What it measures: The less time your manual QA engineers (or any other human testers) have spent on test creation, execution, maintenance, and analysis, the better the job AI has done.

Why it matters: Because this is actually one of the main goals of this endeavor. That’s why manual effort reduction is among the success metrics for end-to-end AI testing

How to track: Go to Jira or your other project management tool and check time logs for testing activities: test creation, test execution, result analysis, test maintenance, and defect triage. Compare current allocation against historical baselines to calculate the reduction in each category.

Target: ~55-60% reduction.

Framework for setting and refining AI testing KPIs

Without a systematic approach and a compound integrated solution, your AI testing strategy won’t work. Usually, teams fail because they are either too narrowed to technical metrics or choose AI testing KPIs that miss the target of organizational priorities.

Step 1: Tie testing goals to business outcomes

You definitely have release goals: shorten cycle times, improve user satisfaction, onboard 2x more users than last release, etc. Link testing goals to these business-related desired outcomes. 

Here are some ramifications to guide you

Speed-focused companies prioritize release velocity and time-to-market. If this is your story, zero in on regression cycle duration, failure triage speed, and deployment readiness confidence score. Configure your KPI dashboard to show appropriate angles (for example, how AI testing shortened critical path activities).

Coverage-focused organizations want to mitigate risk and ensure regulatory compliance. Make an accent on AI-generated test coverage across regulatory scenarios, traceability from requirements to test cases, and audit trail completeness. 

Stability-focused companies need predictable quality and reduced operational overhead.
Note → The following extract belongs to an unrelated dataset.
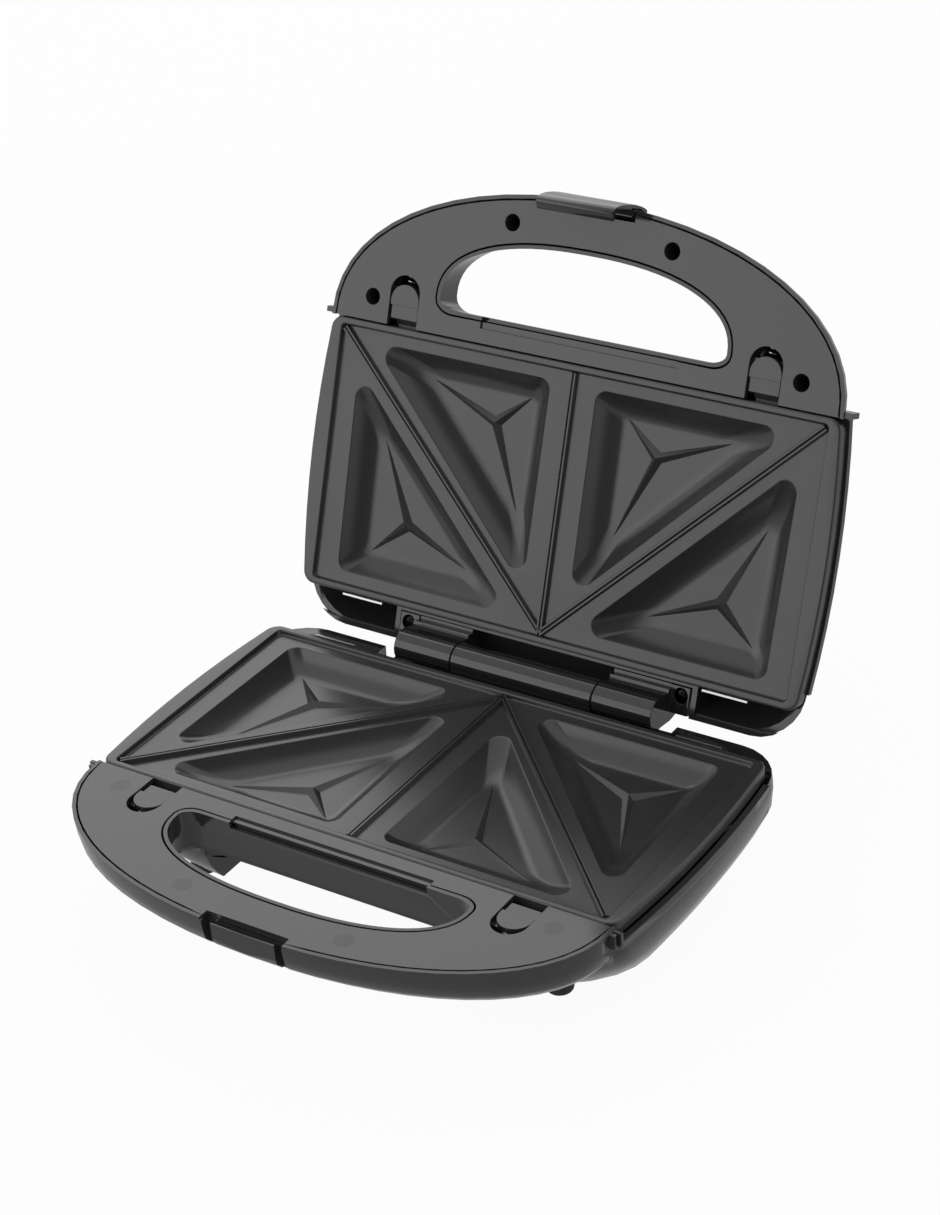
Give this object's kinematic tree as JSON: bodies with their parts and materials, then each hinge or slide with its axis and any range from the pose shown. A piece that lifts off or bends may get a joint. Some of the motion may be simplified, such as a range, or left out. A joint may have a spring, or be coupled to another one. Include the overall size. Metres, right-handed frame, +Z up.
{
  "type": "sandwich toaster",
  "caption": "Compact sandwich toaster with coved non-stick pocket plates, hinged lid, loop handles with hand holes, spring latch and plate release tabs.",
  "frame": {"origin": "centre of the footprint, on the worktop under the feet", "axes": "+X to the right as the user faces the front handle, +Y to the hinge at the back, +Z up; the lid is stored open on its stop"},
  "size_m": [0.2416, 0.2694, 0.2257],
  "materials": {
    "shell": "glossy dark grey moulded heat-resistant plastic",
    "panel": "satin dark grey moulded panels and tabs",
    "hinge_plastic": "glossy near-black moulded hinge pieces and latch",
    "plate": "non-stick coating on pressed aluminium",
    "reflector": "bright aluminised steel sheet",
    "element": "oxidised steel sheath of the heating element",
    "steel": "plain steel pins, springs, clips and screws",
    "rubber": "black rubber feet",
    "ceramic": "pale insulating plastic",
    "red_lens": "clear red plastic",
    "green_lens": "clear green plastic"
  },
  "bodies": {
    "base": {"base_housing": "shell", "base_panel": "panel", "lower_plate": "plate", "lower_reflector": "reflector", "lower_element": "element", "lower_element_clips": "steel", "lower_thermostat": "steel", "thermal_fuse": "ceramic", "terminal_block": "ceramic", "lower_left_release_spring": "steel", "lower_right_release_spring": "steel", "base_hinge_barrel": "hinge_plastic", "barrel_screws": "steel", "hinge_pin": "steel", "base_panel_screws": "steel", "lower_reflector_screws": "steel", "front_left_foot": "rubber", "front_right_foot": "rubber", "rear_left_foot": "rubber", "rear_right_foot": "rubber"},
    "lid": {"lid_housing": "shell", "lid_panel": "panel", "upper_plate": "plate", "upper_reflector": "reflector", "upper_element": "element", "upper_element_clips": "steel", "upper_thermostat": "steel", "upper_left_release_spring": "steel", "upper_right_release_spring": "steel", "left_hinge_knuckle": "hinge_plastic", "right_hinge_knuckle": "hinge_plastic", "knuckle_screws": "steel", "lid_panel_screws": "steel", "upper_reflector_screws": "steel", "latch_pin": "steel", "latch_spring": "steel", "lamp_holder": "ceramic", "power_lens": "red_lens", "ready_lens": "green_lens"},
    "lower_left_tab": {"lower_left_release": "panel"},
    "lower_right_tab": {"lower_right_release": "panel"},
    "upper_left_tab": {"upper_left_release": "panel"},
    "upper_right_tab": {"upper_right_release": "panel"},
    "latch": {"latch": "hinge_plastic"}
  },
  "joints": [
    {"name": "lid_hinge", "type": "hinge", "parent": "base", "child": "lid", "pos_m": [0, 0.05251, 0.0455], "axis": [1, 0, 0], "range_deg": [0, 111.7]},
    {"name": "latch_hinge", "type": "hinge", "parent": "lid", "child": "latch", "pos_m": [0, 0.12907, 0.21328], "axis": [-1, 0, 0], "range_deg": [0, 25], "stiffness_Nm_per_rad": 0.05, "springref_deg": -20.05, "deforming": ["latch_spring"]},
    {"name": "lower_left_tab_slide", "type": "slide", "parent": "base", "child": "lower_left_tab", "axis": [0, -1, 0], "range_m": [0, 0.0032], "stiffness_N_per_m": 300, "springref_m": -0.003, "deforming": ["lower_left_release_spring"]},
    {"name": "lower_right_tab_slide", "type": "slide", "parent": "base", "child": "lower_right_tab", "axis": [0, -1, 0], "range_m": [0, 0.0032], "stiffness_N_per_m": 300, "springref_m": -0.003, "deforming": ["lower_right_release_spring"]},
    {"name": "upper_left_tab_slide", "type": "slide", "parent": "lid", "child": "upper_left_tab", "axis": [0, 0.3697, 0.9291], "range_m": [0, 0.0032], "stiffness_N_per_m": 300, "springref_m": -0.003, "deforming": ["upper_left_release_spring"]},
    {"name": "upper_right_tab_slide", "type": "slide", "parent": "lid", "child": "upper_right_tab", "axis": [0, 0.3697, 0.9291], "range_m": [0, 0.0032], "stiffness_N_per_m": 300, "springref_m": -0.003, "deforming": ["upper_right_release_spring"]}
  ]
}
Track defect escape rates and customer satisfaction scores correlated with AI testing coverage.

How to align autonomous QA with your development goals

Step 2: Audit current QA metrics

Review the data you have already collected: pass/fail rates, execution time, defect counts, etc. What no longer fits your new approach — ditch it. 

Many teams track test execution counts without correlating them to defect detection effectiveness. Assess the capabilities of your current tracking system. Legacy testing dashboards likely won’t capture AI-specific events, and you need technical audits to determine whether current monitoring tools can support AI testing measurement.
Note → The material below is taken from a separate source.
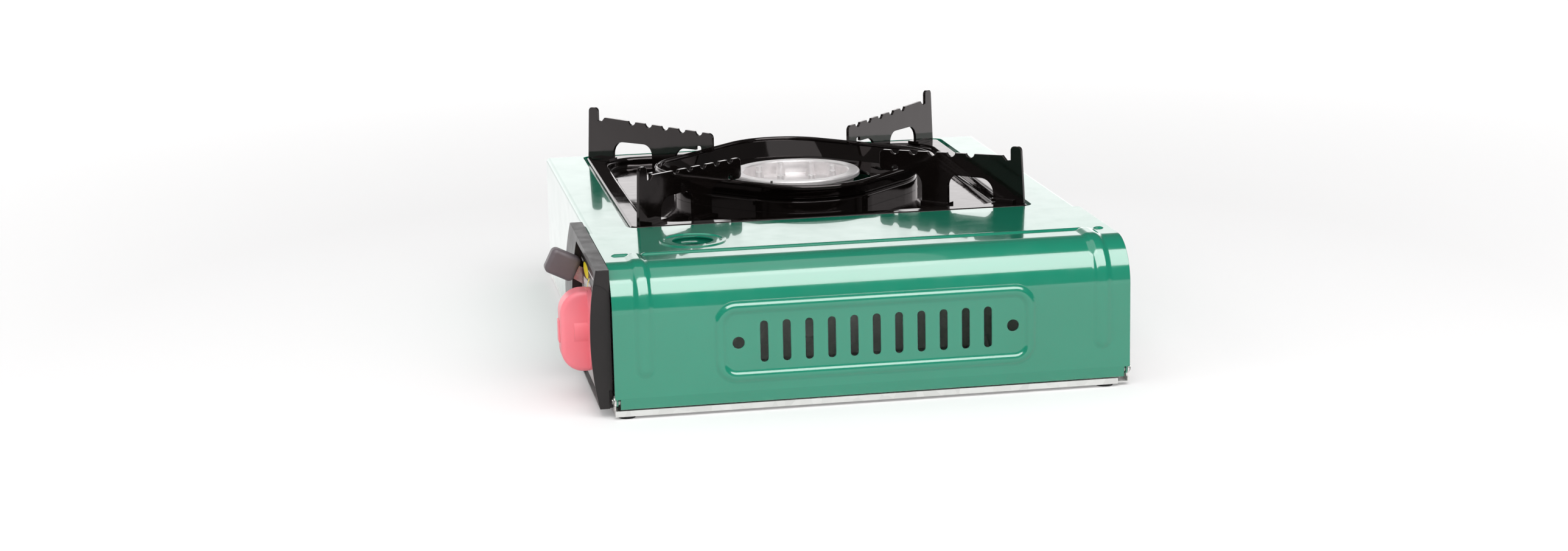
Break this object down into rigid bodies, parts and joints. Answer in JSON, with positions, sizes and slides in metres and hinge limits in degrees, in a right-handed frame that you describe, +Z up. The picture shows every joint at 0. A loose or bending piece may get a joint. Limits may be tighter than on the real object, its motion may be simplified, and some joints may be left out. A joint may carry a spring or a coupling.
{
  "type": "portable gas stove",
  "caption": "Portable single-burner butane stove with a hinged cartridge cover, lift-off pan with pot supports, ignition knob and cartridge lock lever.",
  "frame": {"origin": "centre of the rectangular body's footprint, at the height of the feet's undersides (the table)", "axes": "+X to the right as seen from the control panel, +Y to the back, +Z up"},
  "size_m": [0.3462, 0.3022, 0.11],
  "materials": {
    "green_enamel": "semi-gloss green baked enamel",
    "galvanised_steel": "satin galvanised sheet",
    "black_enamel": "glossy black vitreous enamel",
    "black_plastic": "smooth black moulded plastic",
    "panel_sheet": "printed satin plate with a black upper band",
    "red_plastic": "smooth red moulded plastic",
    "grey_plastic": "dark grey moulded plastic",
    "zinc_steel": "bright zinc-plated steel",
    "aluminium": "turned bright aluminium",
    "cast_alloy": "rough die-cast alloy",
    "brass": "turned brass",
    "black_rubber": "matt rubber",
    "ceramic": "white glazed ceramic"
  },
  "bodies": {
    "base": {"base_tray": "galvanised_steel", "rubber_feet": "black_rubber", "body_shell": "green_enamel", "divider_panel": "galvanised_steel", "bay_front_plate": "galvanised_steel", "bay_rear_plate": "galvanised_steel", "cartridge_saddles": "galvanised_steel", "cover_hinge_pins": "zinc_steel", "burner_body": "cast_alloy", "burner_head": "aluminium", "mixing_tube": "cast_alloy", "burner_bracket": "galvanised_steel", "burner_screws": "zinc_steel", "regulator_body": "cast_alloy", "regulator_diaphragm": "black_rubber", "regulator_cover": "zinc_steel", "regulator_screws": "zinc_steel", "cartridge_stop_plate": "galvanised_steel", "inlet_nozzle": "brass", "inlet_seal": "black_rubber", "piezo_igniter": "grey_plastic", "gas_pipe": "zinc_steel", "gas_jet": "brass", "electrode_insulator": "ceramic", "electrode_tip": "zinc_steel", "electrode_clip": "zinc_steel", "control_housing": "black_plastic", "control_face_plate": "panel_sheet", "housing_screws": "zinc_steel", "lever_pivot_pin": "zinc_steel", "lever_bracket": "galvanised_steel", "push_bar_guides": "galvanised_steel", "ignition_wire": "black_rubber"},
    "cover": {"cartridge_cover": "green_enamel"},
    "knob": {"control_knob": "red_plastic", "valve_spindle": "brass", "ignition_cam": "grey_plastic"},
    "plunger": {"igniter_plunger": "grey_plastic"},
    "lever": {"lock_lever": "zinc_steel", "lever_grip": "grey_plastic", "lever_link_pin": "zinc_steel"},
    "push": {"push_bar": "zinc_steel", "push_plate": "galvanised_steel"},
    "trivet": {"drip_pan": "black_enamel", "windshield_ring": "black_enamel", "pot_support_rear_right": "black_enamel", "pot_support_rear_left": "black_enamel", "pot_support_front_left": "black_enamel", "pot_support_front_right": "black_enamel"}
  },
  "joints": [
    {"name": "cover_hinge", "type": "hinge", "parent": "base", "child": "cover", "pos_m": [0.1685, 0, 0.009], "axis": [0, 1, 0], "range_deg": [0, 90]},
    {"name": "knob_turn", "type": "hinge", "parent": "base", "child": "knob", "pos_m": [0.1245, -0.13, 0.038], "axis": [0, -1, 0], "range_deg": [0, 150]},
    {"name": "plunger_slide", "type": "slide", "parent": "base", "child": "plunger", "axis": [1, 0, 0], "range_m": [0, 0.004]},
    {"name": "lever_press", "type": "hinge", "parent": "base", "child": "lever", "pos_m": [0.084, -0.112, 0.03], "axis": [1, 0, 0], "range_deg": [0, 25], "stiffness_Nm_per_rad": 0.15, "springref_deg": -20.05},
    {"name": "push_slide", "type": "slide", "parent": "base", "child": "push", "axis": [0, -1, 0], "range_m": [0, 0.00866]},
    {"name": "trivet_lift", "type": "slide", "parent": "base", "child": "trivet", "axis": [0, 0, 1], "range_m": [0, 0.06]}
  ],
  "couplings": [
    {"joint": "plunger_slide", "follows": "knob_turn", "m_per_rad": 0.0015279},
    {"joint": "push_slide", "follows": "lever_press", "m_per_rad": 0.019847}
  ]
}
Step 3: Launch AI‑specific tracking

Focus on indicators like:

  • Self-healing rate (% automated fixes to failed tests) 
  • AI-generated test coverage (proportion of functional flows covered by AI-created tests)
  • Time saved on maintenance or test creation (50-70% less effort) 

Step 4: Benchmark performance over 2-3 sprints

Measure every sprint and consider AI learning curves. The first sprint typically shows learning patterns, with metrics focused on data collection quality and initial test generation accuracy. The second sprint is early optimization: the AI tool improves prioritization decisions and identifies high-value test scenarios.

Compare AI and traditional testing approaches and conclude the baseline. Run these two testing scopes simultaneously and compare effectiveness and efficiency. Yes, it takes time and seems like overusing your resources at the moment, but after finishing, you’ll see the best value, so your QA decisions will be more precise and sharp.

Identify optimization opportunities. Intelligent QA also has its limits. You’ll reach the point where additional training data doesn’t improve results. At this point, find metrics that detect these performance plateaus and guide decisions about algorithm tuning or additional feature engineering.

Step 5: Organize reporting to stakeholders

Customize testing dashboards for different audiences. If your tool allows this, configure your dashboard to present the same data through different lenses. Technical stakeholders need detailed metrics about system performance, while business stakeholders want summary indicators tied to release velocity and quality costs.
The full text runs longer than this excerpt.